→ **Directions**: Please output exactly the lines of the material from the first through the line containing "RELIEF_REACH = 0.42", and nothing more.

* * * * *

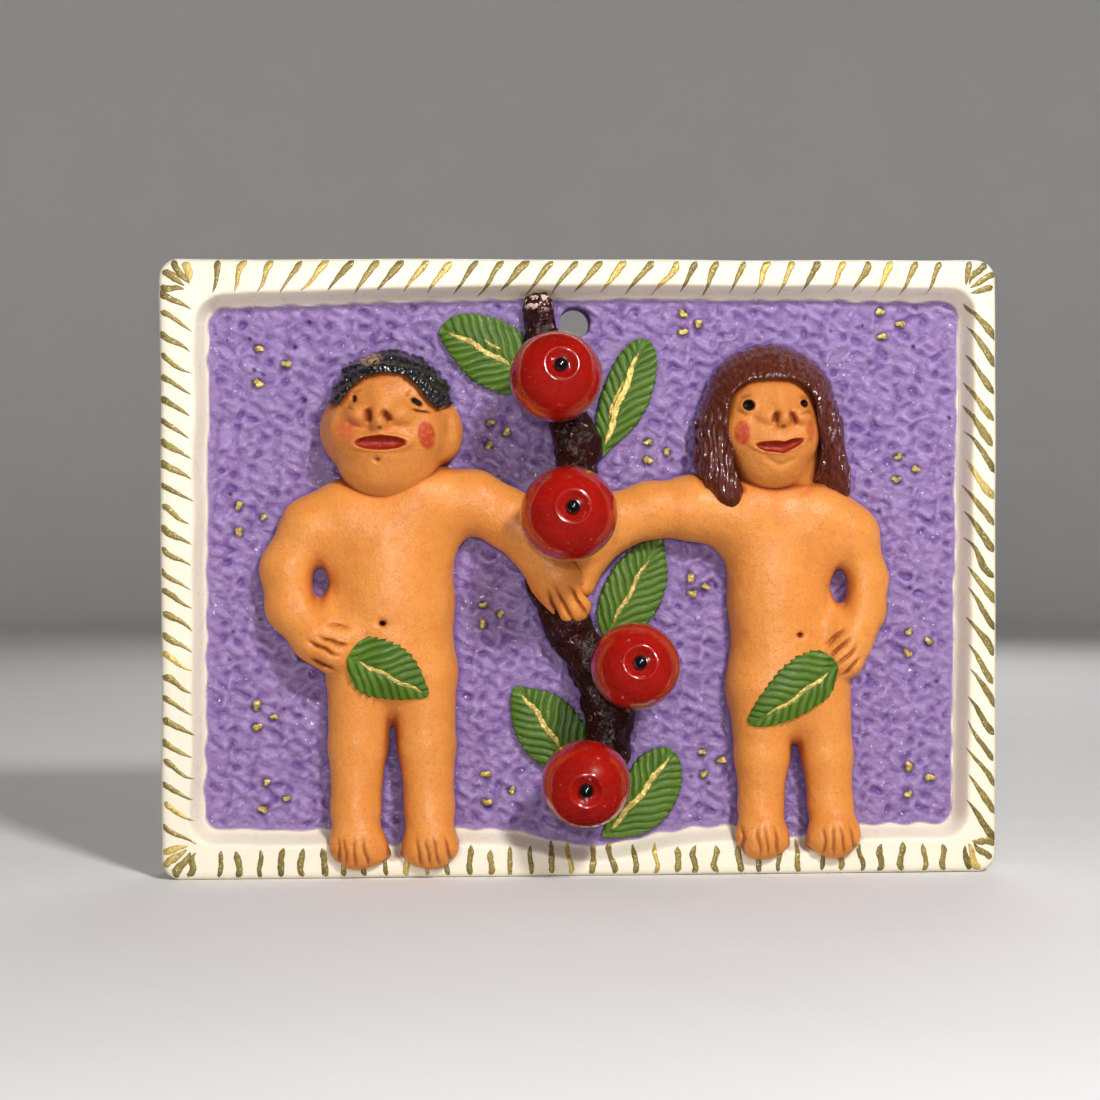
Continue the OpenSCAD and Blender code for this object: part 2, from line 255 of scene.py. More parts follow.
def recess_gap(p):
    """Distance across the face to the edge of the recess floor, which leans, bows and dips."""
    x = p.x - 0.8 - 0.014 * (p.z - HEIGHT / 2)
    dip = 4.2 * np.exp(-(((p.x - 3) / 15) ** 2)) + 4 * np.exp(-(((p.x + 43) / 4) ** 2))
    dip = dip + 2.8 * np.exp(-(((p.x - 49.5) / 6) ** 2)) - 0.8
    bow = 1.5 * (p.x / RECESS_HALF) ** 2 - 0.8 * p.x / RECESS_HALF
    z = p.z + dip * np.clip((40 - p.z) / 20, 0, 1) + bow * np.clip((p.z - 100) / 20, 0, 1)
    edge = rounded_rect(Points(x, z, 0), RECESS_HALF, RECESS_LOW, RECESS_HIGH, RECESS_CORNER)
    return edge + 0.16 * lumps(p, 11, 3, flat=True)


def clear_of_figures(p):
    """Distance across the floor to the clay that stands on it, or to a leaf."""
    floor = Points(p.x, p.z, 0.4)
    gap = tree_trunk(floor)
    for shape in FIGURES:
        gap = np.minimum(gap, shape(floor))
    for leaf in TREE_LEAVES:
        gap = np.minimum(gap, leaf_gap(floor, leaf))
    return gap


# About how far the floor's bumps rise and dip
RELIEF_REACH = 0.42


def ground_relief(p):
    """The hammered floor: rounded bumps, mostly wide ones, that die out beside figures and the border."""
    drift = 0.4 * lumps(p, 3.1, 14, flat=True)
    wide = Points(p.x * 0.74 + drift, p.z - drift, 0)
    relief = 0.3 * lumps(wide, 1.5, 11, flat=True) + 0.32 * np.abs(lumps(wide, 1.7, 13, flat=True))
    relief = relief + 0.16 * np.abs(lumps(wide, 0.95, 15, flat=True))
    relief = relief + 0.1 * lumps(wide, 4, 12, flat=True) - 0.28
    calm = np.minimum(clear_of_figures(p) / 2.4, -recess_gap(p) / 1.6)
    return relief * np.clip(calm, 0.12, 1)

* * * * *

→ **Written response**:
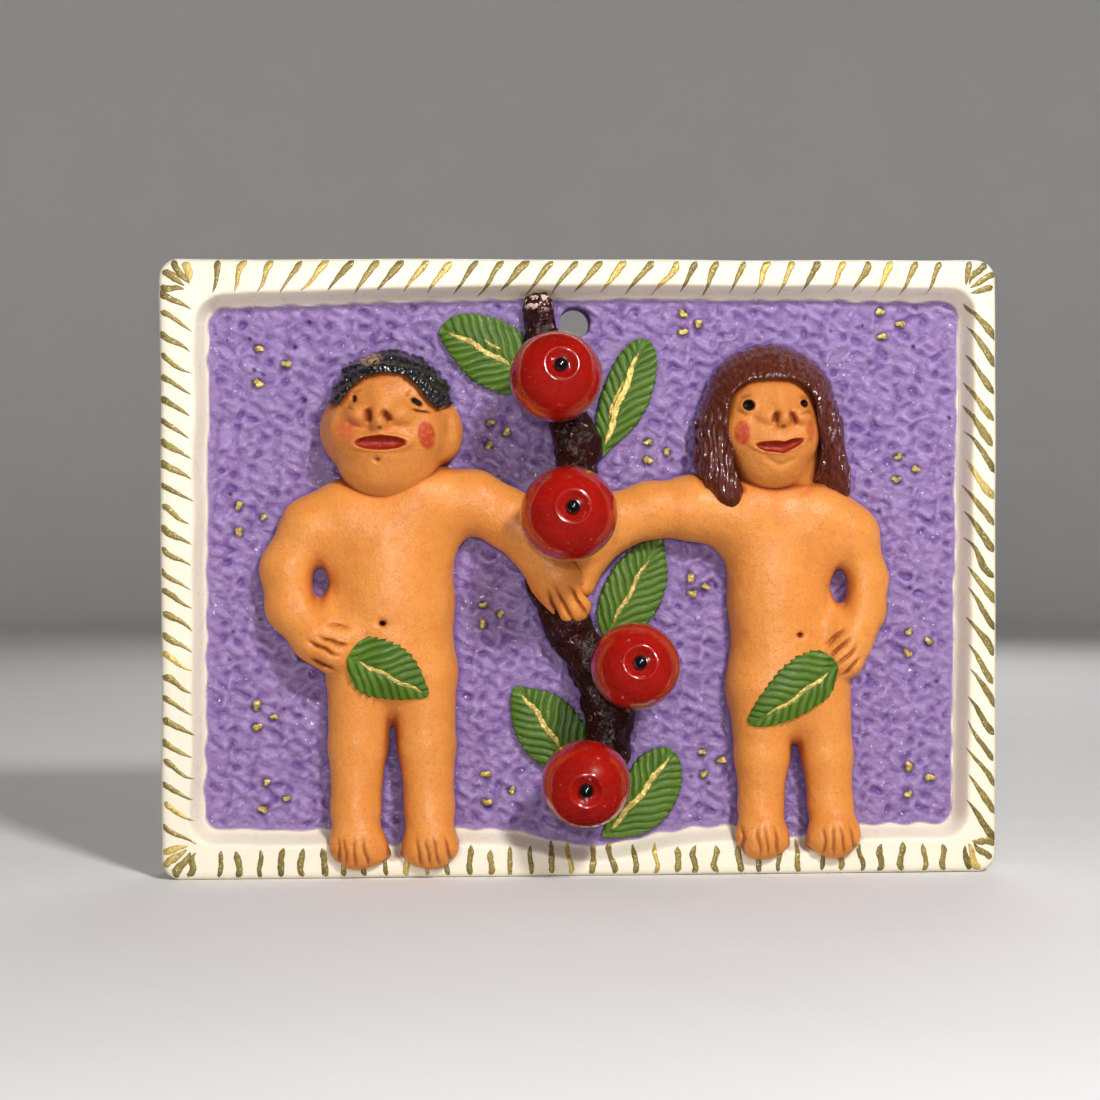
Continue the OpenSCAD and Blender code for this object: part 2, from line 255 of scene.py. More parts follow.
def recess_gap(p):
    """Distance across the face to the edge of the recess floor, which leans, bows and dips."""
    x = p.x - 0.8 - 0.014 * (p.z - HEIGHT / 2)
    dip = 4.2 * np.exp(-(((p.x - 3) / 15) ** 2)) + 4 * np.exp(-(((p.x + 43) / 4) ** 2))
    dip = dip + 2.8 * np.exp(-(((p.x - 49.5) / 6) ** 2)) - 0.8
    bow = 1.5 * (p.x / RECESS_HALF) ** 2 - 0.8 * p.x / RECESS_HALF
    z = p.z + dip * np.clip((40 - p.z) / 20, 0, 1) + bow * np.clip((p.z - 100) / 20, 0, 1)
    edge = rounded_rect(Points(x, z, 0), RECESS_HALF, RECESS_LOW, RECESS_HIGH, RECESS_CORNER)
    return edge + 0.16 * lumps(p, 11, 3, flat=True)


def clear_of_figures(p):
    """Distance across the floor to the clay that stands on it, or to a leaf."""
    floor = Points(p.x, p.z, 0.4)
    gap = tree_trunk(floor)
    for shape in FIGURES:
        gap = np.minimum(gap, shape(floor))
    for leaf in TREE_LEAVES:
        gap = np.minimum(gap, leaf_gap(floor, leaf))
    return gap


# About how far the floor's bumps rise and dip
RELIEF_REACH = 0.42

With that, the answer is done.